### [Given instruction]
Your task is to gather the lines below that hold the string "Blender".

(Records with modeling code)
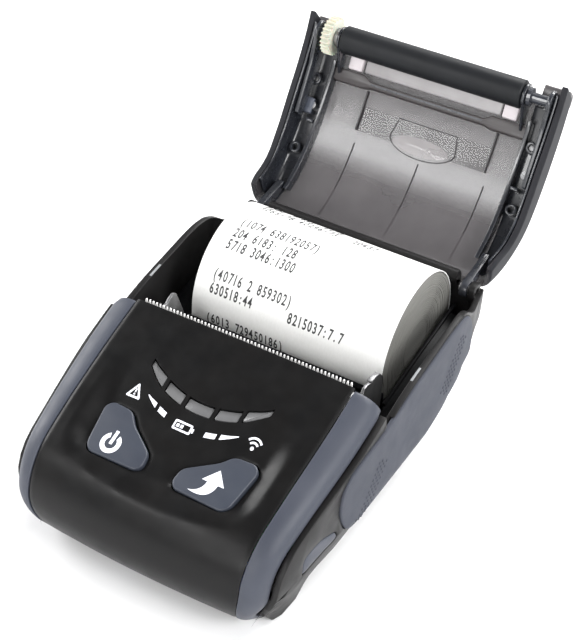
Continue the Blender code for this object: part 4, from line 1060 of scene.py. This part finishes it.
def make_grip(name, side, node):
    """Soft pad with a rounded outer edge."""
    bm = bmesh.new()
    outline = grip_outline()
    levels = [(39.7, 0.0), (40.35, 0.0), (40.6, 0.06), (40.72, 0.22), (40.75, 0.5), (40.75, 1.2)]
    rings = []
    for x, inset in levels:
        ring = grown(outline, -inset) if inset else outline
        rings.append([bm.verts.new(Vector((side * x, y, z)) * MM) for y, z in ring])
    for ring, after in zip(rings, rings[1:]):
        bridge(bm, ring, after)
    bm.faces.new(rings[0])
    bm.faces.new(rings[-1])
    bmesh.ops.recalc_face_normals(bm, faces=bm.faces)
    stations = [-21.0 + 3.0 * i for i in range(23)]
    mesh = scaled_sides(to_mesh(bm), stations)
    grip = place(name, mesh, "slate_rubber", "case", "slate_rubber", (node,), angle=40)
    make_grip_dots(name + "_dots", side)
    return grip


def make_grip_dots(name, side):
    """Two fields of small raised dots, one at each end of the pad."""
    bm = bmesh.new()
    fields = [((27.0, 24.0), (0.62, 0.78), 4, 11), ((-16.5, 14.5), (0.62, 0.78), 4, 11)]
    for start, along, rows, count in fields:
        across = (along[1], -along[0])
        for row in range(rows):
            for i in range(count):
                shift = i + 0.5 * (row % 2)
                y = start[0] + 1.5 * (along[0] * shift + across[0] * row)
                z = start[1] + 1.5 * (along[1] * shift + across[1] * row)
                at = Vector((side * 40.75 * side_scale(y, z), y, z)) * MM
                size = Matrix.Diagonal((0.22, 0.42, 0.42, 1.0))
                bmesh.ops.create_uvsphere(bm, u_segments=10, v_segments=6, radius=MM,
                                          matrix=Matrix.Translation(at) @ size)
    return place(name, to_mesh(bm), "slate_rubber", "case", "slate_rubber")


def make_tear_bar():
    """A dark strip with a row of blunt teeth that stand over the paper slot; the teeth are drawn near-white,
    pale metal with a painted highlight on each.
    """
    low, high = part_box("tear_bar")
    half = high.x / MM
    count = round(2 * half / TOOTH_PITCH)
    pitch = 2 * half / count
    teeth = []
    for i in range(count):
        x = -half + pitch * i
        tooth = [(x + share * pitch, y) for share, y in ((0.1, 0.9), (0.9, 0.9), (0.64, 2.15), (0.36, 2.15))]
        teeth.append(prism([tooth], (0.0, 0.45), "XY"))
    strip = prism([rectangle(-half, half, -0.5, 0.9)], (0.0, 0.42), "XY")
    lean = Matrix.Translation(Vector((0, *TEAR_BAR_FOOT)) * MM) @ Matrix.Rotation(math.radians(70), 4, "X")
    row = joined(teeth)
    for mesh in (strip, row):
        mesh.transform(lean)
    place("tear_bar_strip", strip, "zinc", "case", "steel", ("tear_bar",), modifiers=[rounding(0.06, 2)])
    place("tear_bar_teeth", row, "tooth_metal_painted_highlight", "case", "steel", modifiers=[rounding(0.07, 2, 40)])


def make_ears():
    """The bright flange folded over the right ear of the print frame, and its screw."""
    inner = [(6.6, 36.9), (8.8, 36.9), (11.2, 36.2), (13.0, 34.2), (13.5, 31.8)]
    outer = [(6.6, 37.3), (9.0, 37.3), (11.5, 36.5), (13.4, 34.4), (13.9, 31.8)]
    flange = prism([inner + outer[::-1]], (28.7, 30.1))
    screw = lathe([(28.9, 0.05), (28.9, 0.9), (29.25, 0.9), (29.25, 0.05)], (9.6, 33.6), 24)
    place("paper_ear_flange", joined([flange, screw]), "zinc", "case", "steel",
          modifiers=[rounding(0.12, 2)])


def make_rim_inserts():
    """Pale latch inserts let into the top of both rims."""
    outline = [(10.5, 38.1), (15.5, 39.0), (15.5, 39.85), (10.5, 39.0)]
    for name, side in (("rim_insert_left", -1), ("rim_insert_right", 1)):
        span = sorted((side * 38.6, side * 39.25))
        place(name, prism([rounded(outline, 0.4, 3)], span), "slot_insert", "case", "case_black",
              modifiers=[rounding(0.1, 2)])


def make_case():
    for node, material, slot, width in (("bottom_case", "flank_black", "case_black", 0.25),
                                        ("paper_bay", "inner_black", "inner_black", 0.2),
                                        ("port_cover", "slate_trim", "slate_trim", 0.3),
                                        ("battery_door", "case_black", "inner_black", 0.3),
                                        ("door_tab", "slate_trim", "slate_trim", 0.3),
                                        ("print_frame", "zinc", "steel", 0.12),
                                        ("heat_sink", "aluminium", "aluminium", 0.3),
                                        ("thermal_head", "ceramic", "ceramic", 0.2),
                                        ("paper_guide", "inner_black", "inner_black", 0.2),
                                        ("paper_sensor", "inner_black", "inner_black", 0.2)):
        refine(node, material, slot, width)


# ---------------------------------------------------------------- paper

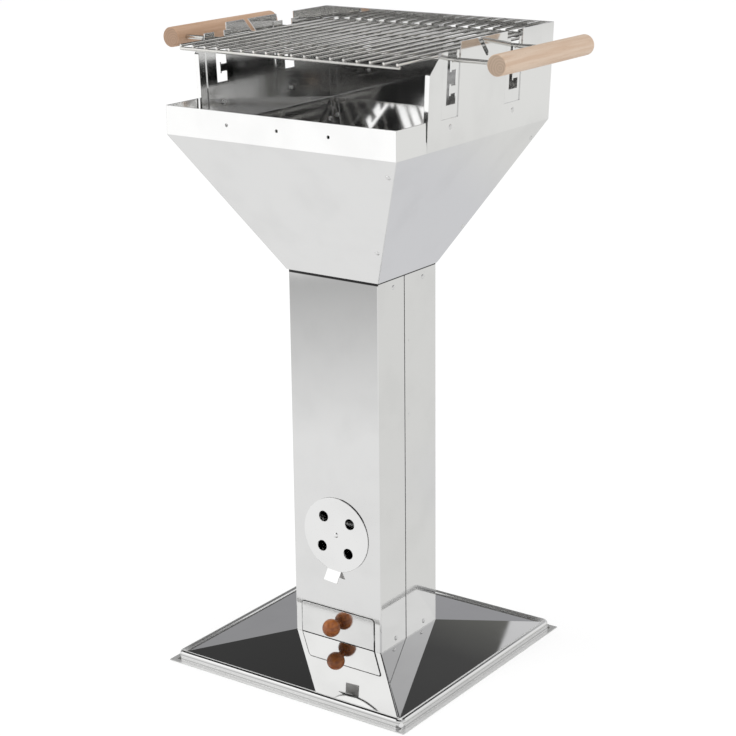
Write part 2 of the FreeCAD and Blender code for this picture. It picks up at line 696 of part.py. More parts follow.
def make_hopper_side(label, side):
    """A side panel: low front flap, slit, and the leaning guard with its windows, notch and return."""
    body = new_body(label)
    place(body, up=HEAD)
    sign = 1 if side == "right" else -1
    fold = "sizes.slope_height"
    panel_taper(body, "slope", side, ("0", None), (fold, None), ("0", WALL), (WALL, "0"))

    # The low flap stops short of the guard by a slit that ends a little above the fold
    flap_front = "-%s + %s" % (HALF_HOPPER, WALL if side == "right" else "0")
    flap_back = "%s - sizes.guard_slit" % GUARD_FRONT
    faces = sorted_pair(signed("(%s - %s)" % (HALF_HOPPER, WALL), sign), signed(HALF_HOPPER, sign), sign)
    flap = new_sketch(body, "low_flap", height=fold)
    rectangle(flap, *faces, flap_front, flap_back)
    pad(body, flap, "sizes.collar_height")
    bridge = new_sketch(body, "slit_foot", height=fold)
    rectangle(bridge, *faces, flap_back, GUARD_FRONT)
    pad(body, bridge, "sizes.guard_relief")

    # The guard leans outwards from the fold
    back = HALF_HOPPER if side == "right" else "(%s - %s)" % (HALF_HOPPER, WALL)
    leaned = "(%s + sizes.guard_flare)" % HALF_HOPPER
    top_faces = sorted_pair(signed("(%s - %s)" % (leaned, WALL), sign), signed(leaned, sign), sign)
    front_and_back = (GUARD_FRONT, back)
    taper(body, "guard", (fold,) + faces + front_and_back, (GUARD_TOP,) + top_faces + front_and_back)
    rise = "(sizes.guard_relief + sizes.return_rise)"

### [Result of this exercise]
Continue the Blender code for this object: part 4, from line 1060 of scene.py. This part finishes it.
Write part 2 of the FreeCAD and Blender code for this picture. It picks up at line 696 of part.py. More parts follow.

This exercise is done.